[Task brief] Quote exactly the lines from the line containing "const geometry = new" to the line containing "from mathutils import Matrix, Vector", both lines included, please, and nothing more.

[Data block]
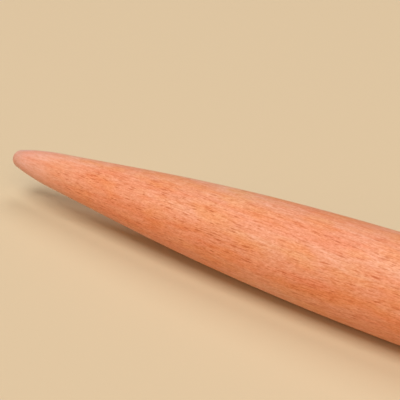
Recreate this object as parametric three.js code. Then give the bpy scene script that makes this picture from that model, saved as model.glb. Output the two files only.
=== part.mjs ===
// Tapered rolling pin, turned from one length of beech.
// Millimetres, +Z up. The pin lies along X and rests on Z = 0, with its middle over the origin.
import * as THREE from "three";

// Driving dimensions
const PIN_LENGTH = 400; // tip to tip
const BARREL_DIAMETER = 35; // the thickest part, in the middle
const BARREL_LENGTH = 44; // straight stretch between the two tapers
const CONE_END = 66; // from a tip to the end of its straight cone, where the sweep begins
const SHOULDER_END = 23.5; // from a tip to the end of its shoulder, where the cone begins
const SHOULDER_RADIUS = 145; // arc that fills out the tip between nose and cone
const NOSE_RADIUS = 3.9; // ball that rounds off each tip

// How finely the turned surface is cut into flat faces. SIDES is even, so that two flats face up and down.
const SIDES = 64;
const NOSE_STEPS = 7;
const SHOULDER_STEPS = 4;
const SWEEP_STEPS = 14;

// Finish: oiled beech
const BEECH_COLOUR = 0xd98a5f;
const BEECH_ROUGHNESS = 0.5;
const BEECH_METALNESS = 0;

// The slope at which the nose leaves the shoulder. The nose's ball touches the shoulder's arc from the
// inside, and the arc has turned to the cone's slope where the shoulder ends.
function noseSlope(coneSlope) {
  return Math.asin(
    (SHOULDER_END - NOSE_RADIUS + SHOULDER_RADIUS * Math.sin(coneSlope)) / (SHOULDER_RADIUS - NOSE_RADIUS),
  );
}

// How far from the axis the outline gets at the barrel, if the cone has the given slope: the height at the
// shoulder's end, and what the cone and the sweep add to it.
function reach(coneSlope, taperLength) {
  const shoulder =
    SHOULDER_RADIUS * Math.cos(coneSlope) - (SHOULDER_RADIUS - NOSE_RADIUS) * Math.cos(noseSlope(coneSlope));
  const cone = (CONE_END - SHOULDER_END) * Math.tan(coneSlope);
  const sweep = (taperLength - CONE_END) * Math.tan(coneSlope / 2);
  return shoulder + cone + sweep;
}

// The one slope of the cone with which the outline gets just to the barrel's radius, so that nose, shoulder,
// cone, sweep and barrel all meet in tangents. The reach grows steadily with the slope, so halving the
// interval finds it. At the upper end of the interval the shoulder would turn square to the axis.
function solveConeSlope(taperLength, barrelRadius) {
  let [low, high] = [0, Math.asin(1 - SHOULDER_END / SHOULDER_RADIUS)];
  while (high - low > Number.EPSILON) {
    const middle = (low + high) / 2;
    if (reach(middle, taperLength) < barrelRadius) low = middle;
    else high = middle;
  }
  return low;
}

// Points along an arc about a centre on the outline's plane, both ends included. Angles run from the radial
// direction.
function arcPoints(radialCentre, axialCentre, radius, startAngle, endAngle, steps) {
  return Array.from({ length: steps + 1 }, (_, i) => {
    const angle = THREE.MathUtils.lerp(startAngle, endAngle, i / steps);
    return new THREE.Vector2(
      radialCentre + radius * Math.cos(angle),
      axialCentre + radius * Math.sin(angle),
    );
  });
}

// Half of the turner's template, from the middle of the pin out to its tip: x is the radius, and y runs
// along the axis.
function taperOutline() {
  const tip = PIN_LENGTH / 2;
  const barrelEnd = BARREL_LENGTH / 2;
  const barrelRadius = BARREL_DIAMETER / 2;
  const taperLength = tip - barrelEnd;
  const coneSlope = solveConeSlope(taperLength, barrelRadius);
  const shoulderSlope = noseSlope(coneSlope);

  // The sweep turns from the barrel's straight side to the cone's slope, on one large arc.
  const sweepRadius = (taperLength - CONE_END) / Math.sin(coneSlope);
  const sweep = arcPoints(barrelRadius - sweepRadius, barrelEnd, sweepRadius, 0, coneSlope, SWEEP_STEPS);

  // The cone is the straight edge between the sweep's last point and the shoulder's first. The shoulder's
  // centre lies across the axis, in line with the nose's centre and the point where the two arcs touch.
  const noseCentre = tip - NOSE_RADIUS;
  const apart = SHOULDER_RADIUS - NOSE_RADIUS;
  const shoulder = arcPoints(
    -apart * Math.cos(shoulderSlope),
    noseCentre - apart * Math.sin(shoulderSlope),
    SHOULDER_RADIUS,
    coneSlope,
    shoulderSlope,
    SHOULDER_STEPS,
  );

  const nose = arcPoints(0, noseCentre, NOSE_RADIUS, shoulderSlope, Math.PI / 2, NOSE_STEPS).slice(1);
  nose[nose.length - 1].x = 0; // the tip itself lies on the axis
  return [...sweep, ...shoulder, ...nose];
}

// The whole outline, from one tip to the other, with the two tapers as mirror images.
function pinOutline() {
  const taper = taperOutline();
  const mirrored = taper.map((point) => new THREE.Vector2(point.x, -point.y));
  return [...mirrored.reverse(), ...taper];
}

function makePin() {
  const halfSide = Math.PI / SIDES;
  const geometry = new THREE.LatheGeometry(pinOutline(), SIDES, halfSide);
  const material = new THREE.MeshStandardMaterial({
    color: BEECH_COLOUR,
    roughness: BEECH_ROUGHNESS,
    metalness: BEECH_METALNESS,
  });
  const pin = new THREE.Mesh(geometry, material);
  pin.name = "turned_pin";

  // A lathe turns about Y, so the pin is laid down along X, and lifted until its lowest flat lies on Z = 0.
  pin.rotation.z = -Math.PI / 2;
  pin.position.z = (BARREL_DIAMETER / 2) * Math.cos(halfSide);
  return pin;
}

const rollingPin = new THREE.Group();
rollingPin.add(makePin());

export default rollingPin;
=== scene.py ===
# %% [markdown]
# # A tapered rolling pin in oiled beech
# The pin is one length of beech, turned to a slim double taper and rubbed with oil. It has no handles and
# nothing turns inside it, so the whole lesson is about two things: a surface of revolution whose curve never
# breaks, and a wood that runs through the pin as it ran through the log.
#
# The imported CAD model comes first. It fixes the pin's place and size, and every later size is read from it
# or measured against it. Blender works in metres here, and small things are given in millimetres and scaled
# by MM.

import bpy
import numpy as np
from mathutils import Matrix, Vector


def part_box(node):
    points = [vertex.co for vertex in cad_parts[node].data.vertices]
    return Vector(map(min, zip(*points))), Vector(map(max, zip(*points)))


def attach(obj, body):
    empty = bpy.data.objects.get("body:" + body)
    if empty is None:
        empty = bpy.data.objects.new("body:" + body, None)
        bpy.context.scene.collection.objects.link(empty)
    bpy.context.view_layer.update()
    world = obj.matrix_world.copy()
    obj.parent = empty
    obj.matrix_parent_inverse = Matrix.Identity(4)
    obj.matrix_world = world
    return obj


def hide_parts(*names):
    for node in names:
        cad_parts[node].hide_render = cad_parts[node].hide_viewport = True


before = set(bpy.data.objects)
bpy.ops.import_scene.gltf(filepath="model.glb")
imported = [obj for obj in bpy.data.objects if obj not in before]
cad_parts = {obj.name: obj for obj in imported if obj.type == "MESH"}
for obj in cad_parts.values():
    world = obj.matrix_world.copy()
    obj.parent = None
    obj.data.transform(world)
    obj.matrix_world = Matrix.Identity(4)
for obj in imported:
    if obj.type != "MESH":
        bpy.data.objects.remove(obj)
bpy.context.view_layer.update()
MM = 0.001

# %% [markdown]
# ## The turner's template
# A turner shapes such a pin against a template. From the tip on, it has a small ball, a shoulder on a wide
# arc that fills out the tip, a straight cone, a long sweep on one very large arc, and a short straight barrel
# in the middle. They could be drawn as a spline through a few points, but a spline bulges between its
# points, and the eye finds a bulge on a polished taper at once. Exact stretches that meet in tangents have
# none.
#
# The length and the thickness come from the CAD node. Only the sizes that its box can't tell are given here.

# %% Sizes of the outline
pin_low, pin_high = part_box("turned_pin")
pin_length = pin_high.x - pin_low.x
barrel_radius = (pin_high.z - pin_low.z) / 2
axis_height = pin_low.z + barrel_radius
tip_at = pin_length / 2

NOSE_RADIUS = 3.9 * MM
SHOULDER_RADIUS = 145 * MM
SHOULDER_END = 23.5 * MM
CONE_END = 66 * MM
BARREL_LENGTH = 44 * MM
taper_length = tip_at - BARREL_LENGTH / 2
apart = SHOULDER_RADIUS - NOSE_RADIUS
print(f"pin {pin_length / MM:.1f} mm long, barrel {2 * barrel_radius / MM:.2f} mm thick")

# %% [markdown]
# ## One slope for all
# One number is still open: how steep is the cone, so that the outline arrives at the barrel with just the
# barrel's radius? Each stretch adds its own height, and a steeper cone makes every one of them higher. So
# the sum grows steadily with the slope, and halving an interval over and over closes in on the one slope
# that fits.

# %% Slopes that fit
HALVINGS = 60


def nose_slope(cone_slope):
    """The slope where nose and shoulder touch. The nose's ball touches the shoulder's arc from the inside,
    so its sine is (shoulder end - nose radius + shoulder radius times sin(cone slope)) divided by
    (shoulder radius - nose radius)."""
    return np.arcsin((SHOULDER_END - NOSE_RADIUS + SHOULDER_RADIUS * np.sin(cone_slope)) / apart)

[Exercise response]
  const geometry = new THREE.LatheGeometry(pinOutline(), SIDES, halfSide);
  const material = new THREE.MeshStandardMaterial({
    color: BEECH_COLOUR,
    roughness: BEECH_ROUGHNESS,
    metalness: BEECH_METALNESS,
  });
  const pin = new THREE.Mesh(geometry, material);
  pin.name = "turned_pin";

  // A lathe turns about Y, so the pin is laid down along X, and lifted until its lowest flat lies on Z = 0.
  pin.rotation.z = -Math.PI / 2;
  pin.position.z = (BARREL_DIAMETER / 2) * Math.cos(halfSide);
  return pin;
}

const rollingPin = new THREE.Group();
rollingPin.add(makePin());

export default rollingPin;
=== scene.py ===
# %% [markdown]
# # A tapered rolling pin in oiled beech
# The pin is one length of beech, turned to a slim double taper and rubbed with oil. It has no handles and
# nothing turns inside it, so the whole lesson is about two things: a surface of revolution whose curve never
# breaks, and a wood that runs through the pin as it ran through the log.
#
# The imported CAD model comes first. It fixes the pin's place and size, and every later size is read from it
# or measured against it. Blender works in metres here, and small things are given in millimetres and scaled
# by MM.

import bpy
import numpy as np
from mathutils import Matrix, Vector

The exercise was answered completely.